Là, au travers des enquêtes de personnalité, j’apprendrai que mon frêle jeune homme fait partie de la « petite délinquance », a été condamné à de nombreuses reprises, a récidivé, a passé, depuis sa majorité, plus de temps en prison que libre. C’est un monde que je ne connais pas, dont j’ai du mal à appréhender les contours, moi qui viens d’un milieu tranquille et qui suis bien installé dans la société, le monde de ceux qui vivent à la marge, et qui n’arrivent pas à trouver une voie acceptable pour eux-mêmes et les autres.
A la fin de cet épisode, une question du président à l’accusé : vous avez été condamné à plusieurs reprises à des peines avec sursis assorties de mises à l’épreuve, la justice vous a donné une chance, pourquoi ne l’avez-vous pas saisie ?
Et cette question résonne en moi, faisant écho à mon esprit cartésien, mon désir de vouloir à tout prix réparer ce qui ne fonctionne pas : qu’est-ce qui ne marche pas? Qu’est-ce qui fait que toutes ces mains tendues n’ont pas été saisies ? Quelle est la part, dans tous ces échecs, de l’homme dans le box, et de la société ?
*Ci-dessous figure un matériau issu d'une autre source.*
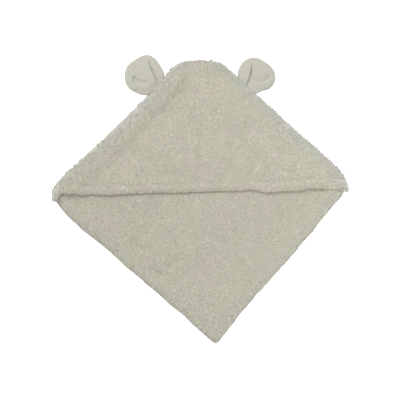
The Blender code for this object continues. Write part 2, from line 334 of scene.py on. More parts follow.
def hem_height(up):
    """The mouth's doubled hem: a rounded band that ends in the stitched groove."""
    band = 0.0013 * ease(up, -0.0005, 0.0070) * (1 - ease(up, 0.0070, 0.0156))
    return band - 0.0004 * bump(up, HEM + 0.0004, 0.0011)


def hood_lift(along, up):
    """How much of the mouth's own movement a point of the hood takes."""
    across = np.clip(1 - (along / 0.262) ** 2, 0, 1)
    return across**1.5 * (1 - ease(up, -0.01, 0.17)) * (1 - 0.2 * ease(up, 0.0, 0.05))


print("hem height in mm:", np.round(hem_height(np.array([0.004, 0.007, HEM])) * 1000, 2))

# %% [markdown]
# ## Materials
# Terry is undyed-looking cotton: one warm grey-cream that is never quite even. A node group
# holds what all the cloths share, a slow drift towards green and pink and a fine mottle at the
# size of one curl, and gives colour, roughness and height. The pile adds its own attribute:
# each curl has its own tone, with painted light that makes it a little lighter towards the right,
# and is darker at its root, where light doesn't reach.

# %% The shared cotton group
def add(tree, kind, **values):
    node = tree.nodes.new(kind)
    for name, value in values.items():
        setattr(node, name, value)
    return node


def cotton_group():
    tree = bpy.data.node_groups.new("cotton_tone", "ShaderNodeTree")
    side = tree.interface
    side.new_socket("Colour", in_out="INPUT", socket_type="NodeSocketColor")
    side.new_socket("Mottle Scale", in_out="INPUT", socket_type="NodeSocketFloat").default_value = 210
    side.new_socket("Mottle Amount", in_out="INPUT", socket_type="NodeSocketFloat").default_value = 0.16
    side.new_socket("Colour", in_out="OUTPUT", socket_type="NodeSocketColor")
    side.new_socket("Roughness", in_out="OUTPUT", socket_type="NodeSocketFloat")
    side.new_socket("Height", in_out="OUTPUT", socket_type="NodeSocketFloat")
    given, out = add(tree, "NodeGroupInput"), add(tree, "NodeGroupOutput")
    link = tree.links.new
    place = add(tree, "ShaderNodeTexCoord")
    drift = add(tree, "ShaderNodeTexNoise")
    drift.inputs["Scale"].default_value = 26
    drift.inputs["Detail"].default_value = 2
    curl = add(tree, "ShaderNodeTexNoise")
    curl.inputs["Detail"].default_value = 3
    curl.inputs["Distortion"].default_value = 1.2
    link(place.outputs["Object"], drift.inputs["Vector"])
    link(place.outputs["Object"], curl.inputs["Vector"])
    link(given.outputs["Mottle Scale"], curl.inputs["Scale"])
    hue = add(tree, "ShaderNodeValToRGB")
    hue.color_ramp.elements[0].position, hue.color_ramp.elements[1].position = 0.36, 0.64
    hue.color_ramp.elements[0].color = (0.972, 1.0, 0.955, 1)
    hue.color_ramp.elements[1].color = (1.0, 0.972, 0.968, 1)
    link(drift.outputs["Fac"], hue.inputs["Fac"])
    tinted = add(tree, "ShaderNodeMix", data_type="RGBA", blend_type="MULTIPLY")
    tinted.inputs["Factor"].default_value = 1
    link(given.outputs["Colour"], tinted.inputs["A"])
    link(hue.outputs["Color"], tinted.inputs["B"])
    centred = add(tree, "ShaderNodeMath", operation="SUBTRACT")
    centred.inputs[1].default_value = 0.5
    scaled = add(tree, "ShaderNodeMath", operation="MULTIPLY_ADD")
    scaled.inputs[2].default_value = 1.0
    link(curl.outputs["Fac"], centred.inputs[0])
    link(centred.outputs[0], scaled.inputs[0])
    link(given.outputs["Mottle Amount"], scaled.inputs[1])
    shaded = add(tree, "ShaderNodeVectorMath", operation="SCALE")
    link(tinted.outputs["Result"], shaded.inputs[0])
    link(scaled.outputs[0], shaded.inputs["Scale"])
    rough = add(tree, "ShaderNodeMapRange")
    rough.inputs["To Min"].default_value, rough.inputs["To Max"].default_value = 0.98, 0.86
    link(curl.outputs["Fac"], rough.inputs["Value"])
    link(shaded.outputs[0], out.inputs["Colour"])
    link(rough.outputs[0], out.inputs["Roughness"])
    link(curl.outputs["Fac"], out.inputs["Height"])
    return tree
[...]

S’en suivent nombre d’auditions d’experts et de témoins, chacun apportant des éléments parfois précis, parfois diffus, abîmés par le temps.
Un flot d’information nous est envoyé, tantôt factuel, précis et froid, tantôt rempli d’émotions contenues.
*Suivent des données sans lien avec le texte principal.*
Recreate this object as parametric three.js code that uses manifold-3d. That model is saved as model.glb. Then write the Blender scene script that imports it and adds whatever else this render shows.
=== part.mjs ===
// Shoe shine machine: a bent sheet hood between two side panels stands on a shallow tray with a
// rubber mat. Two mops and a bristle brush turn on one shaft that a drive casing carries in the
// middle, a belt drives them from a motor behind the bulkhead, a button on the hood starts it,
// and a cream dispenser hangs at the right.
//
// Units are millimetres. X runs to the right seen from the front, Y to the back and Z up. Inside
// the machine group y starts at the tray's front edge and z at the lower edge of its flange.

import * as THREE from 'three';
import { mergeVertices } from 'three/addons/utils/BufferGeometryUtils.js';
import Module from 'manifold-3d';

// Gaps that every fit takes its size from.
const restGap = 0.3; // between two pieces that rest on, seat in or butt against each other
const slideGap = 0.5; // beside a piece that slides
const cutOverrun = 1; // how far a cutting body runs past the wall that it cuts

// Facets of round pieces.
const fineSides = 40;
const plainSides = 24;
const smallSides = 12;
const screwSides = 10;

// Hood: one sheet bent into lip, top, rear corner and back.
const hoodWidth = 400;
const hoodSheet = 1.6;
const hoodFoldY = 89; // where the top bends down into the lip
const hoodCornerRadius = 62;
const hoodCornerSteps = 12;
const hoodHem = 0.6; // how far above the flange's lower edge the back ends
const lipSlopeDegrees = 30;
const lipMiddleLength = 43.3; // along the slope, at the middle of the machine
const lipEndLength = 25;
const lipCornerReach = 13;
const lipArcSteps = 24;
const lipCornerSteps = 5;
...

Je gratte le papier avec l’application d’un écolier, sans avoir aucune idée de ce qui est important.
Puis viendront les plaidoiries : les parties civiles, l’avocat général, la défense.
Avant le délibéré.
Au milieu de ces journées, des suspensions d’audience. Ces moments qui, je finirai par le comprendre, sont essentiels pour nous amener, nous, jurés non professionnels, à distinguer dans la marée d’informations qui nous submerge, les éléments sur lesquels nous appuyer. Ces discussions informelles, en petits groupes, autour d’un café, avec le président, les assesseurs, entre jurés. Quelques bribes de discussions autour de l’actualité, mais toujours le sujet central qui finit par refaire surface : l’affaire.
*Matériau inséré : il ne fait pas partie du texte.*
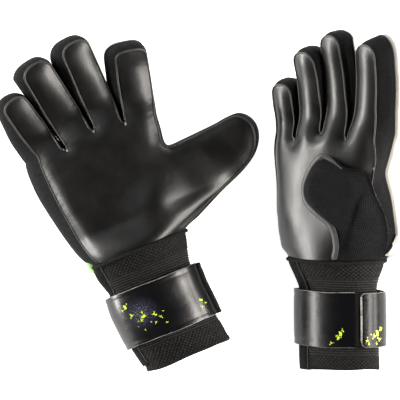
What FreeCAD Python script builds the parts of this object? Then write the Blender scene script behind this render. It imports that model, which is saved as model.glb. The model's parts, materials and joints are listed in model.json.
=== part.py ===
"""Pair of goalkeeper gloves, lying on their backs with the palms up.

Part frame: +Z up, +Y towards the fingers, origin under the middle of the pair on the resting plane.
Glove frame: origin on the cuff's axis at the wrist seam, X towards the thumb, Y towards the fingers,
Z out of the palm. Digit frame: origin at the knuckle, Y along the digit, Z out of its gripping face.
Every size is in millimetres and every angle in degrees.
"""
import FreeCAD, Part
import Sketcher
import math
import os

Vector = FreeCAD.Vector
Rotation = FreeCAD.Rotation
Placement = FreeCAD.Placement

X_AXIS = Vector(1, 0, 0)
Y_AXIS = Vector(0, 1, 0)
Z_AXIS = Vector(0, 0, 1)

GLOVES = ("open", "folded")
FINGERS = ("pinky", "ring", "middle", "index")
DIGITS = FINGERS + ("thumb",)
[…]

Ces moments où le président, patiemment, avec écoute et bienveillance, explique les enjeux, les questions auxquelles nous devront répondre, leur signification juridique, au-delà des termes qui semblent aisément compréhensibles.
Et puis ces quelques instants où, suite à une discussion animée et passionnée entre différents membres du jury, je me pose cette simple question : est-ce que le président cherche à nous convaincre, à nous rallier à son opinion ?
Il nous l’expliquera un peu plus tard : il ne s’intéresse pas à ce que nous croyons. Ce qu’il veut, ce dont il a besoin, c’est d’une conclusion qui soit le résultat d’un raisonnement cohérent, qui s’appuie sur des faits tangibles, exprimés durant l’audience. Et toutes les hypothèses, plus improbables les unes que les autres, que nous aurons, nous jurés citoyens, tenté chacun à notre tour de construire, s’écrouleront une à une devant cette exigence de rationalité.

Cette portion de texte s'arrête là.